European Support For Lira A Short-Term Fix
Germany has publicly stated that it wants to help Turkey. “A stable, prosperous and democratic Turkey is in Germany’s interests” said Deputy Government Spokesman Ulrike Demmer at the end of August. The options she laid out included:
-Co-ordinating EU assistance;
-Bilateral German aid;
-Project specific loans by state-controlled development banks
Nonetheless, without support from a major geopolitical bloc the outlook for the lira and Turkey’s banks looks grim. Will Germany be able to persuade the EU that informal support to the lira should be provided by the ECB? This would clearly be outside the ECB’s remit but they have already expressed worries about the risks to banks in France, Spain and Italy to Turkish borrowers. It is feasible that this could be construed as the sort of emergency which justifies intervention. Given the power of the ECB and its success to date in maintaining zero to negative interest rates throughout the EURO19, it would not take much in the way of visible support to scare off the lira short sellers and stabilise the currency in the short term.

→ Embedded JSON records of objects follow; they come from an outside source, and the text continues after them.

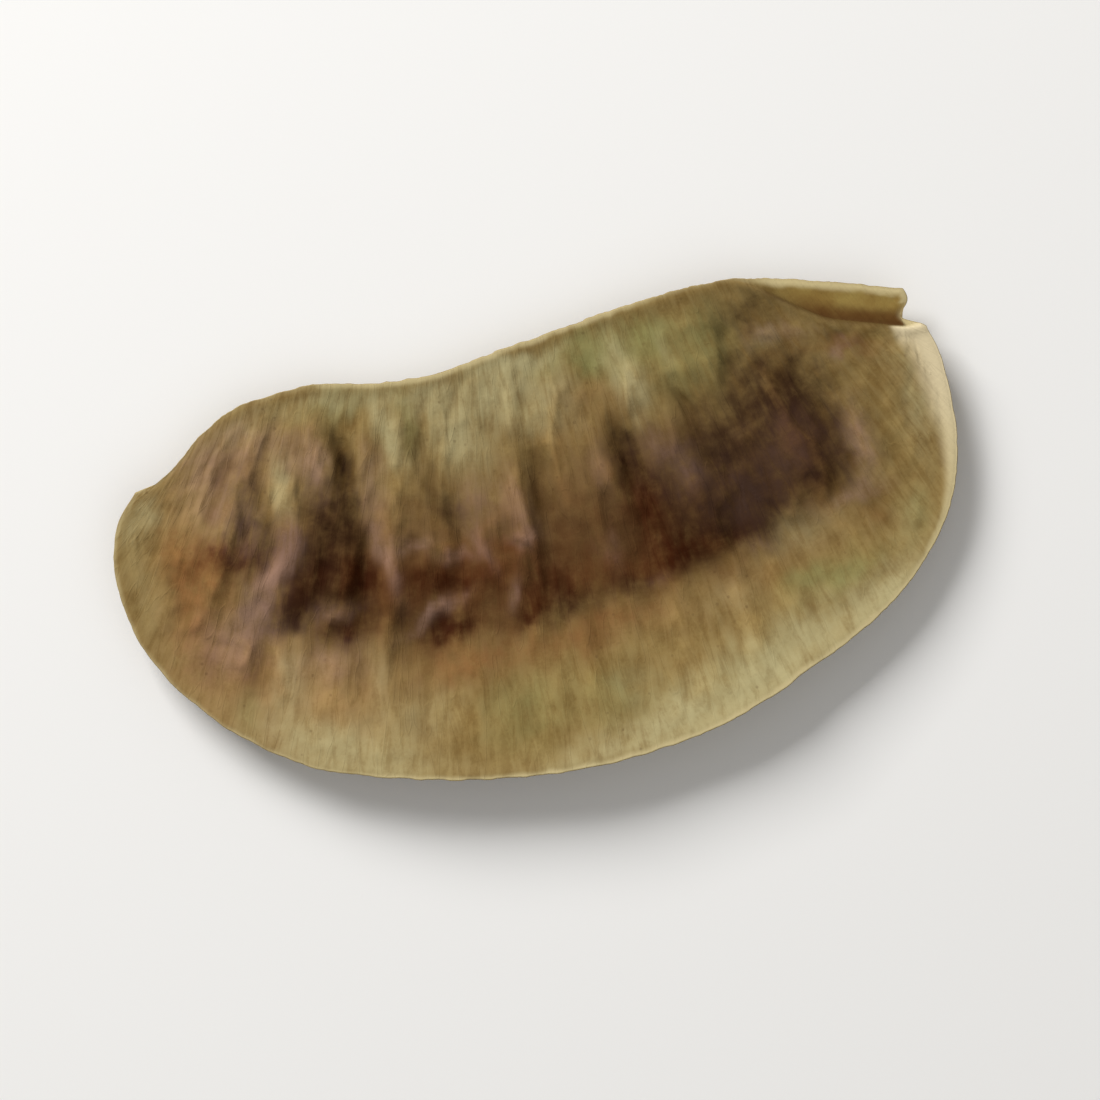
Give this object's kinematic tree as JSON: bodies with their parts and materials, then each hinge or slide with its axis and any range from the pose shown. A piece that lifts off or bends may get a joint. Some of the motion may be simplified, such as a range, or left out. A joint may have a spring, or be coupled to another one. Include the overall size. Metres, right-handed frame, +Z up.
{
  "type": "senna pod",
  "caption": "Dried flat senna pod, kidney-shaped, with a row of seed swellings, fine cross ripples, a grooved rim and a small notched beak; a natural prop to lie on a surface.",
  "frame": {"origin": "centre of the pod's bounding box in plan, at the lowest point of its lower face", "axes": "+X along the pod toward its beaked end, +Y toward its nearly straight seam, +Z up out of its upper face"},
  "size_m": [0.0446, 0.023, 0.0034],
  "materials": {
    "pod_wall": "dry, matt, papery"
  },
  "bodies": {
    "root": {"pod": "pod_wall"}
  },
  "joints": []
}
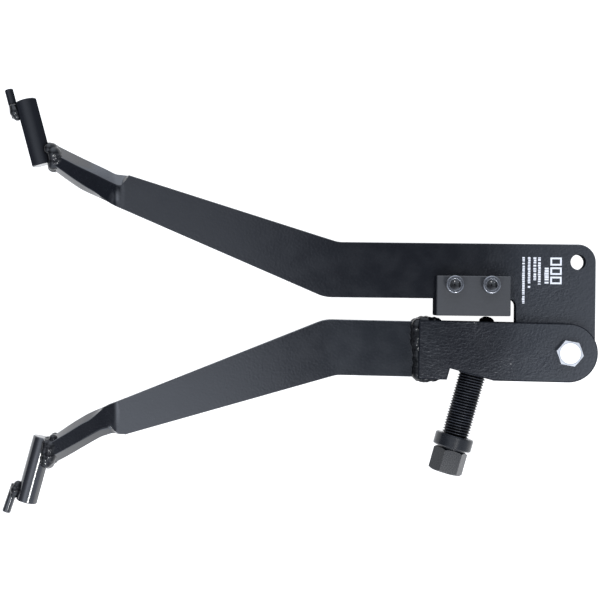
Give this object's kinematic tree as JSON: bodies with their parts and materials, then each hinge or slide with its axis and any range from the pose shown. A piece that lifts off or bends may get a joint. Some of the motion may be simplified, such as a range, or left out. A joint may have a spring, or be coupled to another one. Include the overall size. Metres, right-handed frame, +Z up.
{
  "type": "ball joint separator",
  "caption": "Spreading ball joint separator: two bent arms on one pivot, forced apart at their pin-ended tips by a hex-headed screw spindle.",
  "frame": {"origin": "centre of the underside of the bounding box, with the tool lying flat, bolt head up", "axes": "+Z up along the pivot bolt, +X from the arm tips to the pivot, +Y from the lower arm to the upper arm"},
  "size_m": [0.4296, 0.3081, 0.0501],
  "materials": {
    "black_paint": "semi-gloss black powder coat",
    "weld_black": "glossy black over weld beads",
    "bar_black": "semi-gloss black",
    "block_black": "satin dark grey",
    "black_oxide": "black oxide",
    "zinc": "bright zinc"
  },
  "bodies": {
    "frame": {"lower_arm": "black_paint", "clevis_spacer": "black_paint", "front_cheek": "black_paint", "rear_cheek": "black_paint", "front_cheek_weld": "weld_black", "rear_cheek_weld": "weld_black", "clevis_upper_weld": "weld_black", "clevis_lower_weld": "weld_black", "lower_tip_bar": "bar_black", "lower_bar_weld": "weld_black", "lower_tip_pin": "bar_black", "lower_pin_weld": "weld_black", "pivot_bolt": "zinc", "pivot_washer": "zinc", "pivot_nut": "zinc"},
    "upper_arm": {"upper_arm": "black_paint", "upper_tip_bar": "bar_black", "upper_bar_weld": "weld_black", "upper_tip_pin": "bar_black", "upper_pin_weld": "weld_black", "pressure_block": "block_black", "block_screw_left": "black_oxide", "block_screw_right": "black_oxide"},
    "thrust": {"thrust_piece": "black_oxide"},
    "spindle": {"spindle": "black_oxide"}
  },
  "joints": [
    {"name": "spindle_feed", "type": "slide", "parent": "frame", "child": "thrust", "axis": [0.2731, 0.962, 0], "range_m": [-0.00051, 0.03501]},
    {"name": "spindle_spin", "type": "hinge", "parent": "thrust", "child": "spindle", "pos_m": [0.12429, -0.05981, 0.02715], "axis": [0.2731, 0.962, 0], "range_deg": [-90, 6300]},
    {"name": "arm_open", "type": "hinge", "parent": "frame", "child": "upper_arm", "pos_m": [0.19308, -0.03755, 0.02715], "axis": [0, 0, -1], "range_deg": [-0.49, 33.82]}
  ],
  "couplings": [
    {"joint": "spindle_feed", "follows": "spindle_spin", "m_per_rad": 0.00031831},
    {"joint": "arm_open", "follows": "spindle_spin", "ratio": 0.0053667}
  ]
}
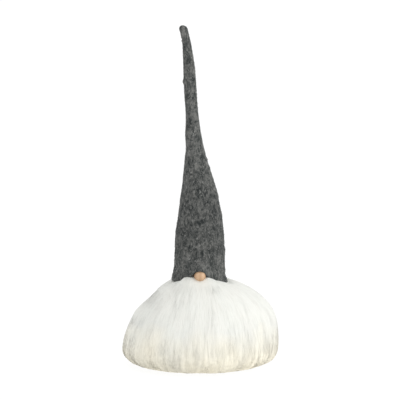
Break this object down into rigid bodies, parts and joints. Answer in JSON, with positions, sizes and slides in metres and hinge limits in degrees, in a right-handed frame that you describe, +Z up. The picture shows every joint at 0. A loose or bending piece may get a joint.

However, it is to be hoped that any support is accompanied by conditions or at least assurances by Turkey to adopt more market friendly policies, both in terms of public expenditure on the President’s personal vanity projects and institutional governance. We can but hope. The risk Turkey runs by accepting EU support is that the euro, which looks surprisingly strong given the arguably greater economic risk to Europe than the UK from a messy Brexit outcome, might itself come under pressure in a year or two encouraging the ECB to ditch support for operations deemed non-core. That might lead to Turkey being left to support its currency with the help only of its middle eastern friends and Russia.